Tuesday, February 19, 2019

The Image Book


THE IMAGE BOOK   ***

Jean-Luc Godard
2018


IDEA:  An essay film by Jean-Luc Godard.


BLURB:  In its anarchic stream of images, atonal rhythms, and general stream-of-consciousness formlessness, The Image Book evokes something of the sensory experience of media in the digital era. It is an archive by way of cuisinart, a corpus of images and sounds from the last century and a half that flicker and mutate with their own unruly life, their cultural origins often obfuscated by their sheer volume and intensity. Godard’s digital-montage frenzy both embodies and eulogizes our hyper-mediated world; if the superfluity of his images, on one hand, speaks to an excess visuality that has overtaken our social and perceptual economies, their disjunctive presentation simultaneously refigures them as signs of a world lost to fracture, apathy, and violence.
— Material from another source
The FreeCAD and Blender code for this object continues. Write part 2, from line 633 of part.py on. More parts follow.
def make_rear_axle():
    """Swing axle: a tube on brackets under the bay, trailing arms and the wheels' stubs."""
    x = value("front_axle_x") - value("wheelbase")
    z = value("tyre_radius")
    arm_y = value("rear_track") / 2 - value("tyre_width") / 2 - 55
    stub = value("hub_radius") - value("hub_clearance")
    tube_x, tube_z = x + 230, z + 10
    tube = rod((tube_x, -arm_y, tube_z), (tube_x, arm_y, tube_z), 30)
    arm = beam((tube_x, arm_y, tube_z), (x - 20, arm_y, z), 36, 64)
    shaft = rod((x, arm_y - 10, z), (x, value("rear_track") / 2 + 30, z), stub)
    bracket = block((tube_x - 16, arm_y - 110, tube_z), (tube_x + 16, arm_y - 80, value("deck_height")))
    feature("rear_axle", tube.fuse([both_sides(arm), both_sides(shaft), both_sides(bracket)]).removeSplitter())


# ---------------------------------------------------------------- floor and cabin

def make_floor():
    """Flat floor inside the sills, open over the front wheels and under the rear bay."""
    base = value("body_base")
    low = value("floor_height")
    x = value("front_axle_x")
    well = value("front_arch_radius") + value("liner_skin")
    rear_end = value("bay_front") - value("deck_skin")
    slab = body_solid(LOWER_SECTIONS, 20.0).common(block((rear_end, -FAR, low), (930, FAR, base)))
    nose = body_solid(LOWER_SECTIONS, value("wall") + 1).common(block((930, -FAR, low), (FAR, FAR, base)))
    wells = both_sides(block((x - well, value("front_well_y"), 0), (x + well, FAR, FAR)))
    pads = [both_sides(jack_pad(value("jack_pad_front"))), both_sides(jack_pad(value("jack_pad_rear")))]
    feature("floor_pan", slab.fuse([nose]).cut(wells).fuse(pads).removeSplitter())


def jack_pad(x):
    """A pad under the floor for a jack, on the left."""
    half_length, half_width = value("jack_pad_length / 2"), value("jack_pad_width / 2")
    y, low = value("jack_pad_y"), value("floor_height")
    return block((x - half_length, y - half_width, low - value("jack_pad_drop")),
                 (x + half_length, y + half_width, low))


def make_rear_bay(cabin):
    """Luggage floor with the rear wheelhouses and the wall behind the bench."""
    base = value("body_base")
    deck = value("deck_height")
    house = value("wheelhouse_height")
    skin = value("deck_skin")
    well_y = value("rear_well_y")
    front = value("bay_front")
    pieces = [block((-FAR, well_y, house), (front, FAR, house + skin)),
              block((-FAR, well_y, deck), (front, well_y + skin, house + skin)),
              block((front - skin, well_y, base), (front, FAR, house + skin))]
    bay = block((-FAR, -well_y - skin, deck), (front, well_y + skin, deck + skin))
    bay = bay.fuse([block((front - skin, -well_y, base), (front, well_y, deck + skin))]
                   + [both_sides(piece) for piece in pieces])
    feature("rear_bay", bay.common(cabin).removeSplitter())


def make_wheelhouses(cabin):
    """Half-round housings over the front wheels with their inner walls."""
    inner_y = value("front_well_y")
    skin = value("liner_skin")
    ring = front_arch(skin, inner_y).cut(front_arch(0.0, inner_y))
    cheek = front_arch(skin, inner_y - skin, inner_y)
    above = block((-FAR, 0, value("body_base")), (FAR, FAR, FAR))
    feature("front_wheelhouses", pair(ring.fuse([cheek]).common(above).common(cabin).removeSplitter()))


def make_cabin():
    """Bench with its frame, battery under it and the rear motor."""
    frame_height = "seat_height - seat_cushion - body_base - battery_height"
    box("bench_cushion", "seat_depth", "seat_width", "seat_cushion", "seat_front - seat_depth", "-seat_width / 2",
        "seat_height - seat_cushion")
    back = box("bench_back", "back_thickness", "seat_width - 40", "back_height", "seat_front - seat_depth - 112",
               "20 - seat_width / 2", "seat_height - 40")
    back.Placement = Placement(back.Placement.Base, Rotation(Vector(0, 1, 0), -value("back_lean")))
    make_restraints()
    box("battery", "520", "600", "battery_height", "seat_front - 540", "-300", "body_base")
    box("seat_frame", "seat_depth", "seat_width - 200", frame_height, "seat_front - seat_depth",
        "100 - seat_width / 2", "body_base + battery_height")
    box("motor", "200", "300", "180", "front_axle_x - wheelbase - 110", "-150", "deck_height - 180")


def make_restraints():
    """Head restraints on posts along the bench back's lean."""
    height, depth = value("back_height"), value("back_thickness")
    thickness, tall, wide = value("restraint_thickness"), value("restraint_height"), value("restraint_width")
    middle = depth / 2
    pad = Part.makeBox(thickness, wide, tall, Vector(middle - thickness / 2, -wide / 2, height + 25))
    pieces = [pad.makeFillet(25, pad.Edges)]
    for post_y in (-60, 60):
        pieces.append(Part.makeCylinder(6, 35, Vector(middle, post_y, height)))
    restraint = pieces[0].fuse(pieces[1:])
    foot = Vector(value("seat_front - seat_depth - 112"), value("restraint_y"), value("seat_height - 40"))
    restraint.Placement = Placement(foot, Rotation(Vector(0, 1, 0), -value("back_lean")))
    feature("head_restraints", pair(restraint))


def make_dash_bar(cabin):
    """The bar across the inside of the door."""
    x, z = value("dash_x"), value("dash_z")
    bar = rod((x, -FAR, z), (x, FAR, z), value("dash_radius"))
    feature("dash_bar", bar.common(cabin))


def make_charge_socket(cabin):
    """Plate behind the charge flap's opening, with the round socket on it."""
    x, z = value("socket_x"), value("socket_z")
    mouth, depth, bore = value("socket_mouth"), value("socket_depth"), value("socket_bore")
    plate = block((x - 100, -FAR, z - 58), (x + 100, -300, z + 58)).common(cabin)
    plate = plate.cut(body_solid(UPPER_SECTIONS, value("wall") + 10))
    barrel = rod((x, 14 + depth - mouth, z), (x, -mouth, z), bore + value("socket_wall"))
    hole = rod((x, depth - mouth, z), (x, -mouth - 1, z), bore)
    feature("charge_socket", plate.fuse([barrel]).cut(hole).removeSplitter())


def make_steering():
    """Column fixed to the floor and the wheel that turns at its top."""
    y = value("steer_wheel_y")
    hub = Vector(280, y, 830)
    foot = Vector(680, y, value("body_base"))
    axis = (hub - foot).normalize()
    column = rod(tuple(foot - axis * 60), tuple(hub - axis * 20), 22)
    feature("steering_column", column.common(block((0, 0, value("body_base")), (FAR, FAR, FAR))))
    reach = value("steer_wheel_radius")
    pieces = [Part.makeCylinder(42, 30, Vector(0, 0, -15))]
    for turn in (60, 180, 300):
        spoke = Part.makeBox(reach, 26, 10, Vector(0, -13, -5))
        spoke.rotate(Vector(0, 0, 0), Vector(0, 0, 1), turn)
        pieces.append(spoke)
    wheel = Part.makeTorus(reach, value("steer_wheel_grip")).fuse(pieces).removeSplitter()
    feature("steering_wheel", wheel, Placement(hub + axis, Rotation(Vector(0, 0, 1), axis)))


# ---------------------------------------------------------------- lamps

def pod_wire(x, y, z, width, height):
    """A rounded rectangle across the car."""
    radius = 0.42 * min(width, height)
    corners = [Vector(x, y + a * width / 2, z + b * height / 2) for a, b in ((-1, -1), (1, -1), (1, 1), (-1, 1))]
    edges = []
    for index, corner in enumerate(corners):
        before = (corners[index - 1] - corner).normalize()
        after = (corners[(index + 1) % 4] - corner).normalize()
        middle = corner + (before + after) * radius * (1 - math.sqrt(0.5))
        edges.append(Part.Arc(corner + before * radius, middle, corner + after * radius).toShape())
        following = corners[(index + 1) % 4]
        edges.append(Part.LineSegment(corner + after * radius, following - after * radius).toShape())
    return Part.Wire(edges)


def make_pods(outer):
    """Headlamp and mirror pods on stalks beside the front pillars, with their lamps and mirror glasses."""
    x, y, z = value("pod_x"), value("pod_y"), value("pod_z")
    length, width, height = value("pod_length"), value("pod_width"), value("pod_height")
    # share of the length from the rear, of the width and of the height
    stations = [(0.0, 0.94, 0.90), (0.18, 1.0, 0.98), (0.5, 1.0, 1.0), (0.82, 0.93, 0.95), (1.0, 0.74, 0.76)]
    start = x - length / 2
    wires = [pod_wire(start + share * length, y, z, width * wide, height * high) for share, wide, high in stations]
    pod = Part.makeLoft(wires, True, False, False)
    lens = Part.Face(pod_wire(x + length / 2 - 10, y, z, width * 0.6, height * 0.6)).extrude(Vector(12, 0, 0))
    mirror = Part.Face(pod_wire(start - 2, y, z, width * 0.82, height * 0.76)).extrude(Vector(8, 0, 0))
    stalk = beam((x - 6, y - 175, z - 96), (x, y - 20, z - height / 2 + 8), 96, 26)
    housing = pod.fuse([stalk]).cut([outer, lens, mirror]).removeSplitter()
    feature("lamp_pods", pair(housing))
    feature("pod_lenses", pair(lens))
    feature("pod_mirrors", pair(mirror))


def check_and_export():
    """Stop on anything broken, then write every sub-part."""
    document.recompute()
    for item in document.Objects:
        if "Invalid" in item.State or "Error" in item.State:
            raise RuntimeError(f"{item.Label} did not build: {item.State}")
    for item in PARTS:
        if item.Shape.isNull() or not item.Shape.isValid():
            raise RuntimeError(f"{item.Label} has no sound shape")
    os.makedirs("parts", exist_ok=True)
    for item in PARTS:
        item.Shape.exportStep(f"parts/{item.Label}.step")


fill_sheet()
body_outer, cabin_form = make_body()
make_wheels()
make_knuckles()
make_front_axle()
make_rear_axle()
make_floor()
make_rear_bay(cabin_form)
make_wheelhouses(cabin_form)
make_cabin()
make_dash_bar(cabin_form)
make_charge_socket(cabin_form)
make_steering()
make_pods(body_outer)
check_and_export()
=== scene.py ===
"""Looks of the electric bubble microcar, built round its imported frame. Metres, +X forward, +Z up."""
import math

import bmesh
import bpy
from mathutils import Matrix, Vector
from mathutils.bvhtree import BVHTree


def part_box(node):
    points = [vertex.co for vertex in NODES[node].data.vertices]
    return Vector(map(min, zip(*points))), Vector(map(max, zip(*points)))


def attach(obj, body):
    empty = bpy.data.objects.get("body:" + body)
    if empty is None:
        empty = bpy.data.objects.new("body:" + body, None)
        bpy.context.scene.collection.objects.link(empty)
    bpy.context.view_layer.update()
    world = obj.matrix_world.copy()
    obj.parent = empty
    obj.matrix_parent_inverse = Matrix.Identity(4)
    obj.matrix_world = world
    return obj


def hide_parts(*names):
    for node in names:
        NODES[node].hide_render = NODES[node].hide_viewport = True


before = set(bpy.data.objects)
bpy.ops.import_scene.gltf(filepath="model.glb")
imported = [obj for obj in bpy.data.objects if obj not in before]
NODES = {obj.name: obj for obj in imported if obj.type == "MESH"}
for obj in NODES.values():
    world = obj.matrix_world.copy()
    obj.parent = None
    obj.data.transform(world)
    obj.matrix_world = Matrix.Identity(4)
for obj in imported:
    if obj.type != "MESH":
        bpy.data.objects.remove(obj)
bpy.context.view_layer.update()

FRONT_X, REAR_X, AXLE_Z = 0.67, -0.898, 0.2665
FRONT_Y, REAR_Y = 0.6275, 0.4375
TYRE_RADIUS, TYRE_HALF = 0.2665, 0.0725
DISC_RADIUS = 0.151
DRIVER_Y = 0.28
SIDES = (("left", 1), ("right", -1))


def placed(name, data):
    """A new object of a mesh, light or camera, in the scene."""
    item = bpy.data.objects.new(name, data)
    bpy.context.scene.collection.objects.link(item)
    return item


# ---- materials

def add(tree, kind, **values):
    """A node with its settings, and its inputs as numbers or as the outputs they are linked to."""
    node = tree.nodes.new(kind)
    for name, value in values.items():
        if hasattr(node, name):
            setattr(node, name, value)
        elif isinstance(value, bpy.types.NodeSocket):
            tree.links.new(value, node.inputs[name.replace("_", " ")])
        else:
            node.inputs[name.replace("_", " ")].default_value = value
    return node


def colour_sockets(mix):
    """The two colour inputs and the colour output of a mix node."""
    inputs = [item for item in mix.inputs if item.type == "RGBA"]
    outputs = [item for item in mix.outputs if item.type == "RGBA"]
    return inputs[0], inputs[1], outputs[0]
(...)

And if there is any consistent language in the erratic syntax of The Image Book, it is that of this fragmentation, manifested formally in randomly dropped soundtracks and abruptly curtailed video, and textually in the loaded images of historical atrocity, whether news-based or fictional, that conflate real-world violence with the violence of its representation. Because Godard does not hierarchize these images – viral videos freely mix with ISIS footage and classic Hollywood – we are left with a disconcerting sense of how mass-mediated images tend to flatten their contents, a desensitization Godard partly redresses in his jarring de- and re-contextualizations and myriad audiovisual manipulations. Whether the director is simply replicating the disorienting deluge of this media or engaging with it in a more politically efficacious way is sometimes questionable, but his beliefs about the cyclical failings of Western civilization, most explicitly communicated through raspily emphatic voice-over, remain unmistakable. The Image Book may be a repository of and meditation on the images that have marked the last century, but it is also a glimpse into the mind of this legendary artist, filled with his customary navel-gazing pomposity, ingenuity, and wearied but ever-revolutionary spirit.